Alles was ich noch hab sind meine Kompetenzen

Erstaunlich, wie man dieser Band beim Erwachsenwerden zuschauen konnte. Das „Kotzen“-Video ist legendär, pure Teenage-Dorfpunk-Romantik aus den Suburbs des Kölner Suburbs Bergisch Gladbach. Dann kam 2017 das „Raus“-Tape, 2018 „Erziehung zur Müdigkeit“ und im Ox konstatierten wir bereits, es klängen die „Dorfpunks nun schon hörbar nach Großstadt, Beton und zwei bis drei Semestern Soziologie.“ Bei „Ich – Wir“ von 2020 war dann die Weiterentwicklung, die ich als „Goldenezitronifizierung“ bezeichnen würde, noch weiter fortgeschritten, nur eben nicht so wie bei den Hamburgern, die sich einst eher allmählich von Fun- zu Diskurspunk entwickelt hatten. Und wenn man mal ehrlich ist, nahmen DIE GOLDENEN ZITRONEN ihren Wandel von Punk zu Artpunk zu Kunst auch immer ein ganzes Stück ernster und ... ja, humorloser. Die massiv durch MÜLHEIM ASOZIAL sozialisierten POGENDROBLEM mit ihren (wohl unbewussten) Rückgriffen auf NOVOTNY TV und KNOCHENFABRIK sowie PISSE (statt Orgel und Theremin gibt es hier an vier Stellen ein Waldhorn zu hören) sind für mich ein ganzes Stück „echter“ als die dauergelobten TEAM SCHEISSE, wo ich immer auf die Enthüllung warte, dass das alles nur eine geschickte Inszenierung war.

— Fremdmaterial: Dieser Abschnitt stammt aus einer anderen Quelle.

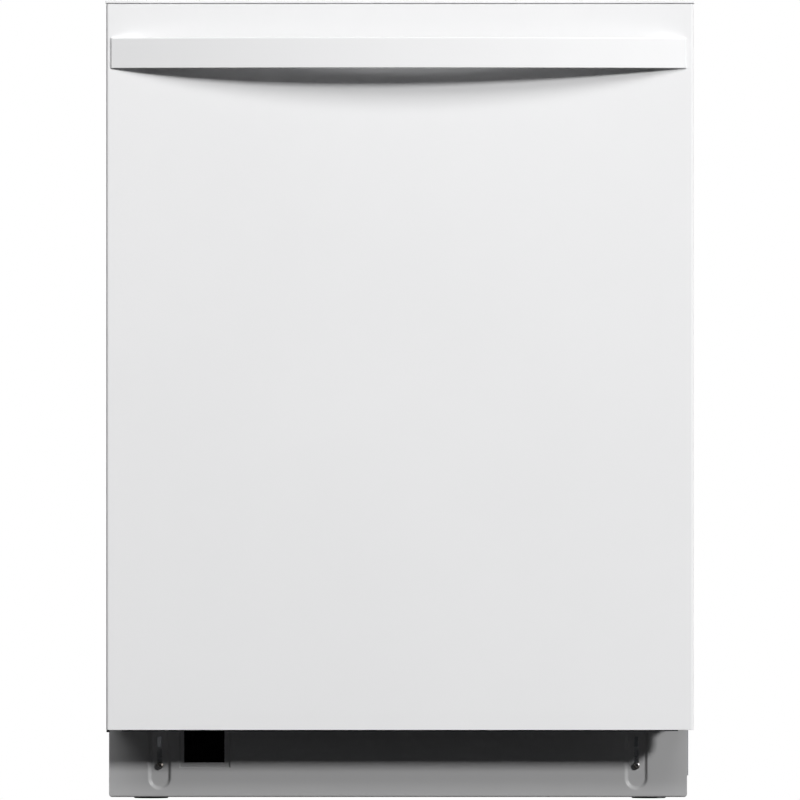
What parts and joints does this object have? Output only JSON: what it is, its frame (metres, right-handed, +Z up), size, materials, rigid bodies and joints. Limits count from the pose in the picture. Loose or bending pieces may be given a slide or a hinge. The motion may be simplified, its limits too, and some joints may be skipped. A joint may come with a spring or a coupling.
{
  "type": "built in dishwasher",
  "caption": "White built-in dishwasher for a standard undercounter gap: plain drop-down door with a bowed bar handle, steel tub, sliding racks, spray arms and a recessed toe-kick.",
  "frame": {"origin": "centre of the footprint at floor level", "axes": "+X to the right seen from the front, +Y to the back, +Z up; the door faces -Y"},
  "size_m": [0.6, 0.6049, 0.815],
  "materials": {
    "white_enamel": "smooth white baked enamel",
    "white_plastic": "fine satin moulding",
    "grey_plastic": "grained moulding",
    "black_plastic": "satin black moulding",
    "stainless": "fine horizontal brushing",
    "galvanised": "spangled zinc coat",
    "spring_steel": "oiled dark steel",
    "felt": "needled grey felt",
    "rubber_black": "matt",
    "rubber_grey": "matt",
    "bitumen": "matt embossed mat",
    "rack_coat": "grey nylon dip coat on wire",
    "dark_glass": "dark smoked window"
  },
  "bodies": {
    "cabinet": {"base_pan": "grey_plastic", "tub": "stainless", "front_frame": "galvanised", "felt_jacket": "felt", "tub_gasket": "rubber_grey", "worktop_brackets": "galvanised", "hinge_brackets": "galvanised", "door_springs": "spring_steel", "latch_strike": "galvanised", "sump": "grey_plastic", "flat_filter": "stainless", "circulation_pump": "black_plastic", "drain_pump": "black_plastic", "drain_outlet": "grey_plastic", "inlet_valve": "white_plastic", "junction_box": "galvanised", "rear_brace": "galvanised", "spray_feed_tube": "grey_plastic", "rail_rollers": "white_plastic", "toe_kick_screws": "spring_steel"},
    "door": {"door_outer_panel": "white_enamel", "door_sound_mat": "bitumen", "door_inner_liner": "stainless", "control_panel": "white_plastic", "display_window": "dark_glass", "control_module": "grey_plastic", "handle_bar": "white_enamel", "handle_screws": "spring_steel", "hinge_arms": "spring_steel", "door_bottom_trim": "rubber_black", "dispenser_body": "white_plastic"},
    "lower_rack_body": {"lower_rack": "rack_coat", "lower_rack_tines": "rack_coat", "cutlery_basket": "grey_plastic"},
    "upper_rail_pair": {"upper_rails": "stainless"},
    "upper_rack_body": {"upper_rack": "rack_coat", "upper_arm_feed": "grey_plastic"},
    "toe_kick": {"toe_kick_panel": "white_enamel", "toe_kick_grille": "black_plastic"},
    "foot_front_left_body": {"foot_front_left": "galvanised"},
    "foot_front_right_body": {"foot_front_right": "galvanised"},
    "foot_rear_body": {"foot_rear": "galvanised"},
    "filter_cylinder_body": {"filter_cylinder": "grey_plastic"},
    "lower_spray_arm_body": {"lower_spray_arm": "grey_plastic"},
    "upper_spray_arm_body": {"upper_spray_arm": "grey_plastic"},
    "top_spray_rotor_body": {"top_spray_rotor": "grey_plastic"},
    "folding_tines_body": {"folding_tines": "rack_coat"},
    "lower_wheels_1_body": {"lower_wheels_1": "grey_plastic"},
    "lower_wheels_2_body": {"lower_wheels_2": "grey_plastic"},
    "lower_wheels_3_body": {"lower_wheels_3": "grey_plastic"},
    "lower_wheels_4_body": {"lower_wheels_4": "grey_plastic"},
    "cup_shelf_body": {"cup_shelf": "rack_coat"},
    "dispenser_lid_body": {"dispenser_lid": "white_plastic"},
    "rinse_cap_body": {"rinse_cap": "grey_plastic"},
    "latch_pawl_body": {"latch_pawl": "spring_steel"},
    "power_key_body": {"power_key": "white_plastic"},
    "start_key_body": {"start_key": "white_plastic"},
    "program_key_1_body": {"program_key_1": "white_plastic"},
    "program_key_2_body": {"program_key_2": "white_plastic"},
    "program_key_3_body": {"program_key_3": "white_plastic"}
  },
  "joints": [
    {"name": "door_hinge", "type": "hinge", "parent": "cabinet", "child": "door", "pos_m": [0, -0.2415, 0.101], "axis": [1, 0, 0], "range_deg": [0, 90], "stiffness_Nm_per_rad": 19, "springref_deg": -9, "deforming": ["door_springs"]},
    {"name": "lower_rack_slide", "type": "slide", "parent": "cabinet", "child": "lower_rack_body", "axis": [0, -1, 0], "range_m": [0, 0.135]},
    {"name": "lower_wheels_1_roll", "type": "hinge", "parent": "lower_rack_body", "child": "lower_wheels_1_body", "pos_m": [0, -0.1265, 0.146], "axis": [1, 0, 0], "range_deg": [0, 580]},
    {"name": "lower_wheels_2_roll", "type": "hinge", "parent": "lower_rack_body", "child": "lower_wheels_2_body", "pos_m": [0, -0.0165, 0.146], "axis": [1, 0, 0], "range_deg": [0, 580]},
    {"name": "lower_wheels_3_roll", "type": "hinge", "parent": "lower_rack_body", "child": "lower_wheels_3_body", "pos_m": [0, 0.0935, 0.146], "axis": [1, 0, 0], "range_deg": [0, 580]},
    {"name": "lower_wheels_4_roll", "type": "hinge", "parent": "lower_rack_body", "child": "lower_wheels_4_body", "pos_m": [0, 0.2035, 0.146], "axis": [1, 0, 0], "range_deg": [0, 580]},
    {"name": "upper_rail_slide", "type": "slide", "parent": "cabinet", "child": "upper_rail_pair", "axis": [0, -1, 0], "range_m": [0, 0.24]},
    {"name": "upper_rack_slide", "type": "slide", "parent": "upper_rail_pair", "child": "upper_rack_body", "axis": [0, -1, 0], "range_m": [0, 0.24]},
    {"name": "cup_shelf_fold", "type": "hinge", "parent": "upper_rack_body", "child": "cup_shelf_body", "pos_m": [-0.226, 0.0285, 0.575], "axis": [0, -1, 0], "range_deg": [0, 85]},
    {"name": "fold_tines", "type": "hinge", "parent": "lower_rack_body", "child": "folding_tines_body", "pos_m": [0.136, 0.0735, 0.194], "axis": [1, 0, 0], "range_deg": [0, 88]},
    {"name": "filter_twist", "type": "hinge", "parent": "cabinet", "child": "filter_cylinder_body", "pos_m": [0, -0.0315, 0.1], "axis": [0, 0, 1], "range_deg": [0, 90]},
    {"name": "spray_lower_spin", "type": "hinge", "parent": "cabinet", "child": "lower_spray_arm_body", "pos_m": [0, 0.0635, 0.15], "axis": [0, 0, 1], "continuous": true},
    {"name": "spray_upper_spin", "type": "hinge", "parent": "upper_rack_body", "child": "upper_spray_arm_body", "pos_m": [0, 0.0335, 0.44], "axis": [0, 0, 1], "continuous": true},
    {"name": "spray_top_spin", "type": "hinge", "parent": "cabinet", "child": "top_spray_rotor_body", "pos_m": [0, 0.0475, 0.738], "axis": [0, 0, 1], "continuous": true},
    {"name": "toe_kick_slide", "type": "slide", "parent": "cabinet", "child": "toe_kick", "axis": [0, 0, -1], "range_m": [0, 0.025]},
    {"name": "foot_front_left_screw", "type": "slide", "parent": "cabinet", "child": "foot_front_left_body", "axis": [0, 0, -1], "range_m": [0, 0.048]},
    {"name": "foot_front_right_screw", "type": "slide", "parent": "cabinet", "child": "foot_front_right_body", "axis": [0, 0, -1], "range_m": [0, 0.048]},
    {"name": "foot_rear_screw", "type": "slide", "parent": "cabinet", "child": "foot_rear_body", "axis": [0, 0, -1], "range_m": [0, 0.048]},
    {"name": "dispenser_lid_slide", "type": "slide", "parent": "door", "child": "dispenser_lid_body", "axis": [0, 0, 1], "range_m": [0, 0.068]},
    {"name": "rinse_cap_twist", "type": "hinge", "parent": "door", "child": "rinse_cap_body", "pos_m": [0.054, -0.2125, 0.52], "axis": [0, 1, 0], "range_deg": [0, 90]},
    {"name": "latch_pivot", "type": "hinge", "parent": "door", "child": "latch_pawl_body", "pos_m": [0, -0.2265, 0.8025], "axis": [-1, 0, 0], "range_deg": [0, 8], "stiffness_Nm_per_rad": 0.5, "springref_deg": -11.46},
    {"name": "power_key_press", "type": "slide", "parent": "door", "child": "power_key_body", "axis": [0, 0, -1], "range_m": [0, 0.0012], "stiffness_N_per_m": 300, "springref_m": -0.001},
    {"name": "start_key_press", "type": "slide", "parent": "door", "child": "start_key_body", "axis": [0, 0, -1], "range_m": [0, 0.0012], "stiffness_N_per_m": 300, "springref_m": -0.001},
    {"name": "program_key_1_press", "type": "slide", "parent": "door", "child": "program_key_1_body", "axis": [0, 0, -1], "range_m": [0, 0.0012], "stiffness_N_per_m": 300, "springref_m": -0.001},
    {"name": "program_key_2_press", "type": "slide", "parent": "door", "child": "program_key_2_body", "axis": [0, 0, -1], "range_m": [0, 0.0012], "stiffness_N_per_m": 300, "springref_m": -0.001},
    {"name": "program_key_3_press", "type": "slide", "parent": "door", "child": "program_key_3_body", "axis": [0, 0, -1], "range_m": [0, 0.0012], "stiffness_N_per_m": 300, "springref_m": -0.001}
  ],
  "couplings": [
    {"joint": "lower_rack_slide", "follows": "door_hinge", "m_per_rad": 0.083},
    {"joint": "upper_rail_slide", "follows": "door_hinge", "m_per_rad": 0.15},
    {"joint": "upper_rack_slide", "follows": "door_hinge", "m_per_rad": 0.15},
    {"joint": "lower_wheels_1_roll", "follows": "door_hinge", "ratio": 6.3846},
    {"joint": "lower_wheels_2_roll", "follows": "door_hinge", "ratio": 6.3846},
    {"joint": "lower_wheels_3_roll", "follows": "door_hinge", "ratio": 6.3846},
    {"joint": "lower_wheels_4_roll", "follows": "door_hinge", "ratio": 6.3846}
  ]
}
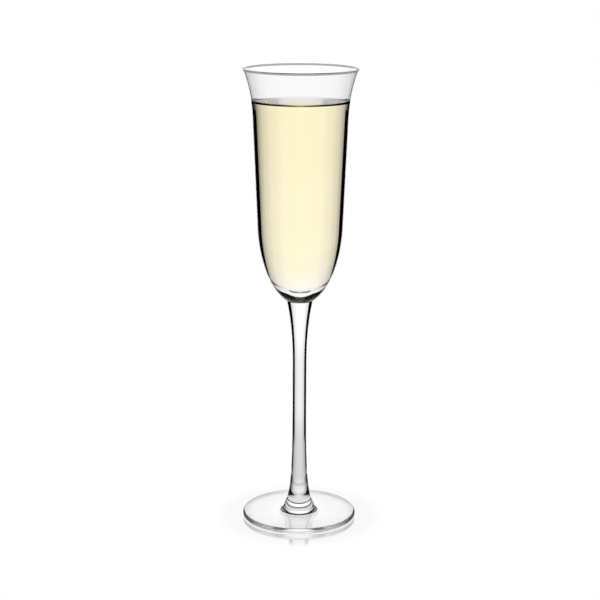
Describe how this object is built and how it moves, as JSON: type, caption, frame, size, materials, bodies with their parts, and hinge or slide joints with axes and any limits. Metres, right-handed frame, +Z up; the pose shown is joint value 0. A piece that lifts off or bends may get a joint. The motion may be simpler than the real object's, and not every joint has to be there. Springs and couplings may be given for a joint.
{
  "type": "champagne flute",
  "caption": "Tall stemmed glass with an egg-ended tapered cup, a flared lip, a slender drawn stem and a flat round foot, holding pale wine.",
  "frame": {"origin": "centre of the resting face of the foot", "axes": "+Z up along the axis of the stem, from the foot to the rim; the glass is the same all round, so +X and +Y are free"},
  "size_m": [0.0628, 0.0628, 0.2497],
  "materials": {
    "clear_glass": "polished",
    "pale_wine": "polished"
  },
  "bodies": {
    "root": {"bowl": "clear_glass", "stem": "clear_glass", "foot": "clear_glass", "wine": "pale_wine"}
  },
  "joints": []
}
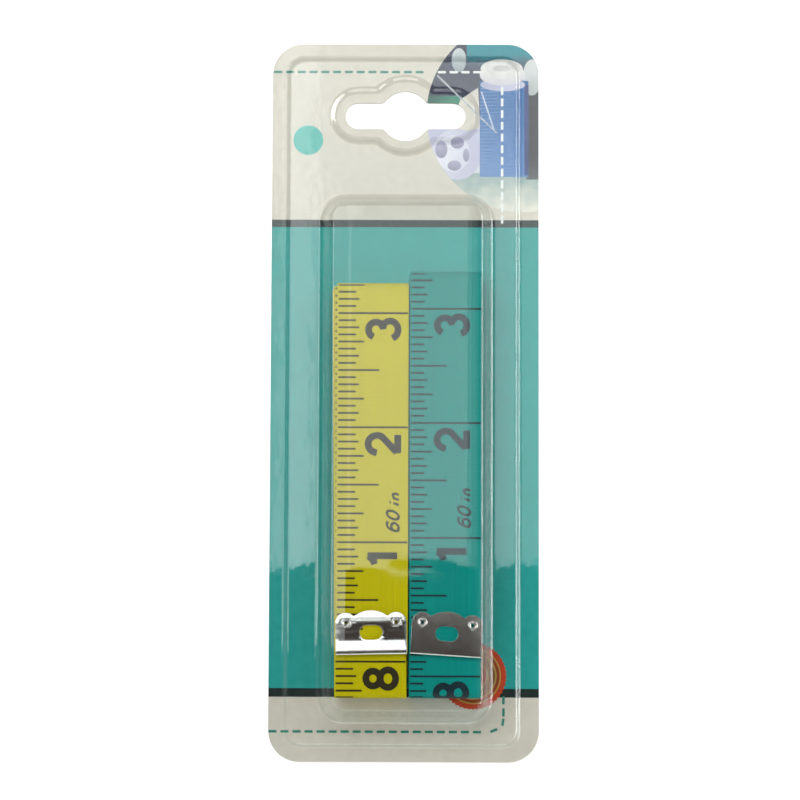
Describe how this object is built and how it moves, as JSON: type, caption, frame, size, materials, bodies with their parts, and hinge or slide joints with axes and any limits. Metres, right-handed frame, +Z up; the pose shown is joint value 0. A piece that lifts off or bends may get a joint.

POGENDROBLEM sind hier einerseits immer noch die rumpeligen Dorfpunks, wenn sie wollen, mit Texten in der Diktion von Frühachtziger NDW-Punk („Spätilord“, „Hund“, „Scherbensplitter“), aber eben auch ganz schön sophisticated, etwa bei „Coming of age“, „Das Gefühl“, „Vermögensteuer“ (das könnten auch vor dreißig Jahren DIE KASSIERER geschrieben haben), „Flucht“ oder „Militante Untersuchung“. Und dann ist da auch „Shirt an“, wozu es auch ein Video gab, zu dessen Release eine zwischen Wokeness und Wut changierende Social-Media-Diskussion tobte – POGENDROBLEM standen grinsend daneben. Punk ist Provokation, wobei man für eine Provokation gar nicht mal bewusst provozieren muss, wie man hier sah. Gregor Henning hat das Ganze im Bremer Studio Nord in eine Produktion gepackt, mit der die 14 Songs gut in Szene gesetzt sind. Es rumpelt, wo es muss, es ist differenziert, wo nötig. Proudly presented by Audiolith, Initiative Musik gGmbH und Neustart Kultur. All das und mehr ist Punk 2022.